Requirement
Return all of the entries exactly as written.

** start Source records **

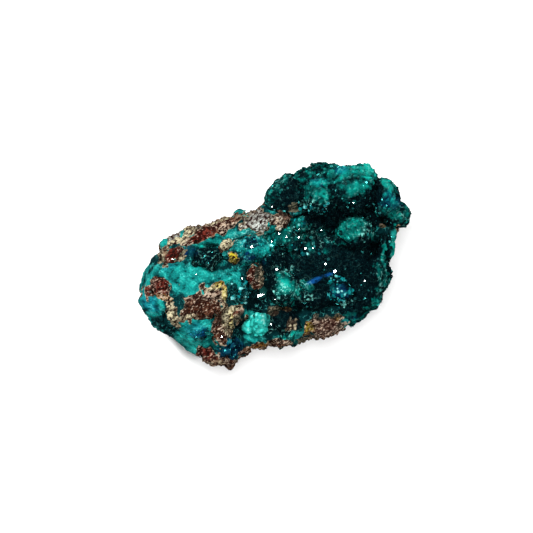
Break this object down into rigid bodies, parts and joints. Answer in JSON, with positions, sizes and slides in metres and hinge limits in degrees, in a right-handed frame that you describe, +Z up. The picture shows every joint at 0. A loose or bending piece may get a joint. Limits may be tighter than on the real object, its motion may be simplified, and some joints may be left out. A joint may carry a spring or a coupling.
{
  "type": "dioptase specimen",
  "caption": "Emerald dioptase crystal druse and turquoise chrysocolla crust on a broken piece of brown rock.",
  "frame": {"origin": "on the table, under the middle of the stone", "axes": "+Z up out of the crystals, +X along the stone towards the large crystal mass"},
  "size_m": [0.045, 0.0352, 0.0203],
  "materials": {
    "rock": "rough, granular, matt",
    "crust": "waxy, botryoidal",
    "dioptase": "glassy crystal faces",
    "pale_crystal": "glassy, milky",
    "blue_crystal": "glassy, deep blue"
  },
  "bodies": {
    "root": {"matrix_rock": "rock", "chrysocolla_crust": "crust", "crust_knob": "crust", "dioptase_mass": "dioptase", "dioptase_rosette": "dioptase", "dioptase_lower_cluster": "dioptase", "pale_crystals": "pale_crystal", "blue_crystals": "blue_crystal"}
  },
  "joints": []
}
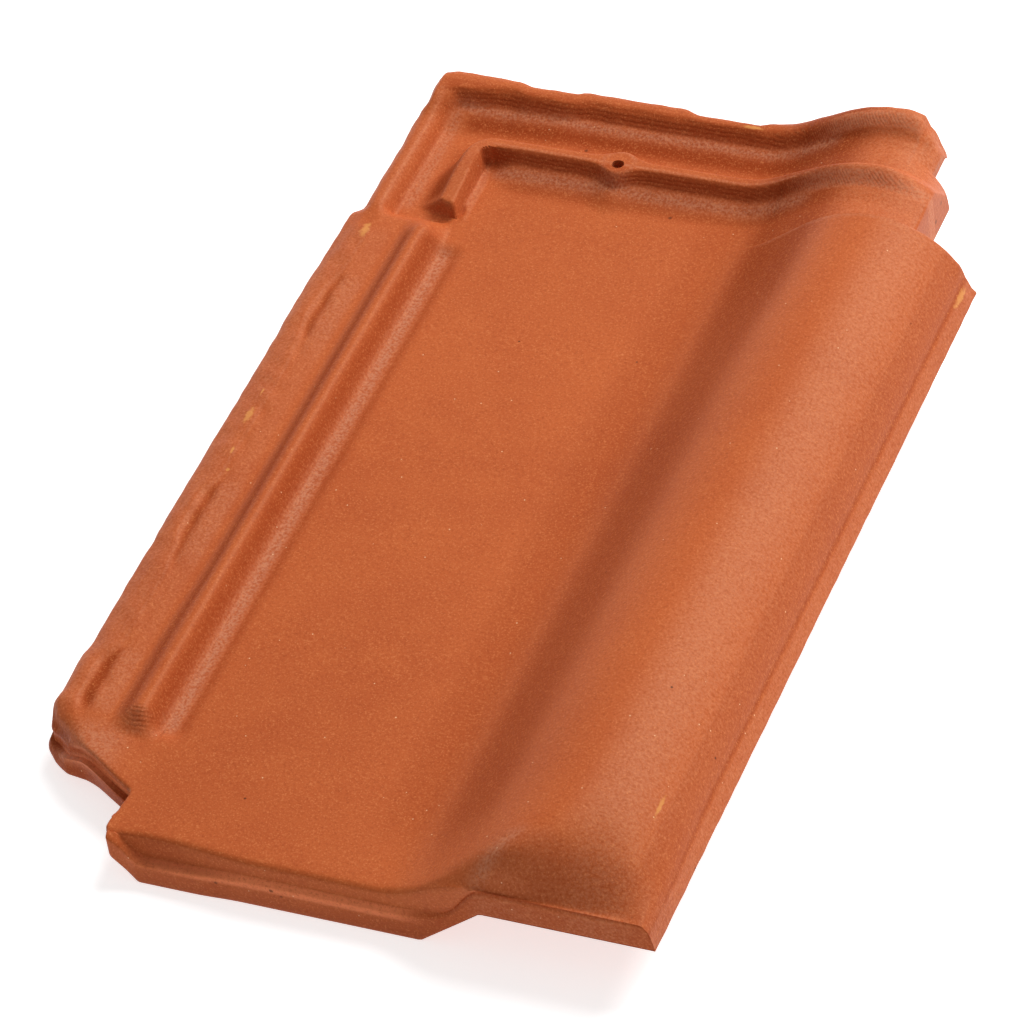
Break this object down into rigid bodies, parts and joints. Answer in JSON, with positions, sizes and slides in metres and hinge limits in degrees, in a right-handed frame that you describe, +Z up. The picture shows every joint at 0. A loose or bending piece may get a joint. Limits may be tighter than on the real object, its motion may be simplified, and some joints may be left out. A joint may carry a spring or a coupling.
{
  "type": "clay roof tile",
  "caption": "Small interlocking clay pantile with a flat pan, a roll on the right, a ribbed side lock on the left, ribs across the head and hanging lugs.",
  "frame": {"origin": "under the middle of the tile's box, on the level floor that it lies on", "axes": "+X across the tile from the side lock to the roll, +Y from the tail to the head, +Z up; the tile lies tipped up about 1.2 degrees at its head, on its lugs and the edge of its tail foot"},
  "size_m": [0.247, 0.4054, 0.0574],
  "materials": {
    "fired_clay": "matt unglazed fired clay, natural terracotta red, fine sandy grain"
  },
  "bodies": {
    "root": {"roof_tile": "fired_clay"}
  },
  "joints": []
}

** end Source records **

The output
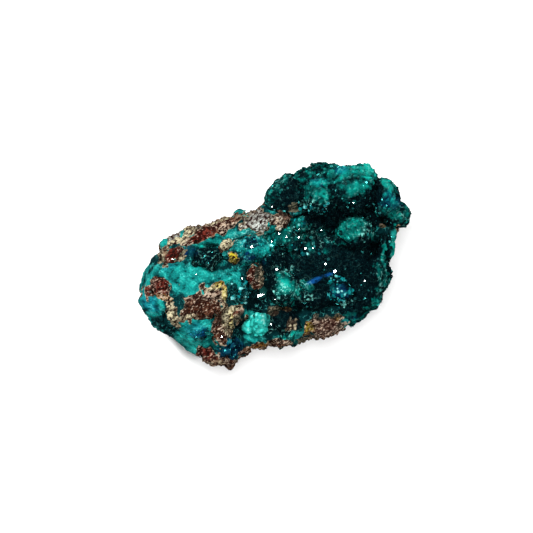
Break this object down into rigid bodies, parts and joints. Answer in JSON, with positions, sizes and slides in metres and hinge limits in degrees, in a right-handed frame that you describe, +Z up. The picture shows every joint at 0. A loose or bending piece may get a joint. Limits may be tighter than on the real object, its motion may be simplified, and some joints may be left out. A joint may carry a spring or a coupling.
{
  "type": "dioptase specimen",
  "caption": "Emerald dioptase crystal druse and turquoise chrysocolla crust on a broken piece of brown rock.",
  "frame": {"origin": "on the table, under the middle of the stone", "axes": "+Z up out of the crystals, +X along the stone towards the large crystal mass"},
  "size_m": [0.045, 0.0352, 0.0203],
  "materials": {
    "rock": "rough, granular, matt",
    "crust": "waxy, botryoidal",
    "dioptase": "glassy crystal faces",
    "pale_crystal": "glassy, milky",
    "blue_crystal": "glassy, deep blue"
  },
  "bodies": {
    "root": {"matrix_rock": "rock", "chrysocolla_crust": "crust", "crust_knob": "crust", "dioptase_mass": "dioptase", "dioptase_rosette": "dioptase", "dioptase_lower_cluster": "dioptase", "pale_crystals": "pale_crystal", "blue_crystals": "blue_crystal"}
  },
  "joints": []
}
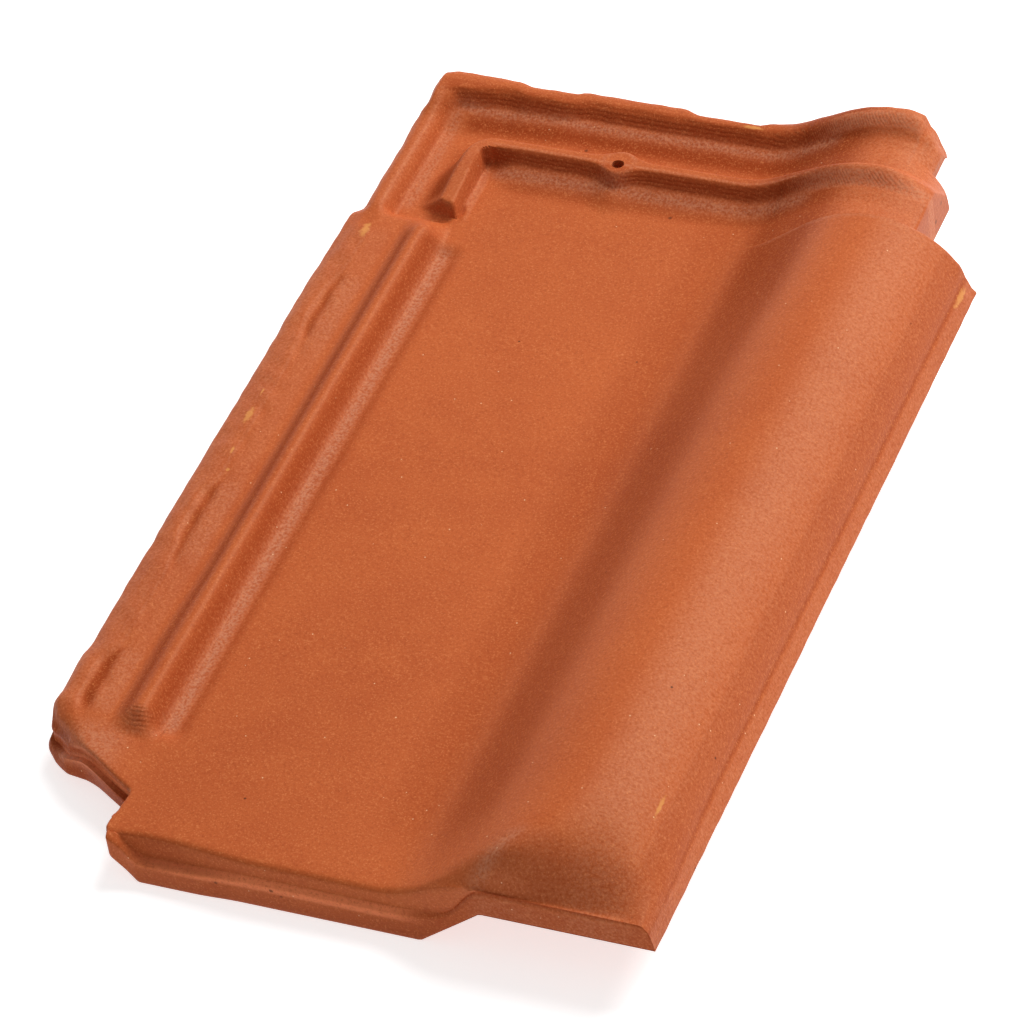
Break this object down into rigid bodies, parts and joints. Answer in JSON, with positions, sizes and slides in metres and hinge limits in degrees, in a right-handed frame that you describe, +Z up. The picture shows every joint at 0. A loose or bending piece may get a joint. Limits may be tighter than on the real object, its motion may be simplified, and some joints may be left out. A joint may carry a spring or a coupling.
{
  "type": "clay roof tile",
  "caption": "Small interlocking clay pantile with a flat pan, a roll on the right, a ribbed side lock on the left, ribs across the head and hanging lugs.",
  "frame": {"origin": "under the middle of the tile's box, on the level floor that it lies on", "axes": "+X across the tile from the side lock to the roll, +Y from the tail to the head, +Z up; the tile lies tipped up about 1.2 degrees at its head, on its lugs and the edge of its tail foot"},
  "size_m": [0.247, 0.4054, 0.0574],
  "materials": {
    "fired_clay": "matt unglazed fired clay, natural terracotta red, fine sandy grain"
  },
  "bodies": {
    "root": {"roof_tile": "fired_clay"}
  },
  "joints": []
}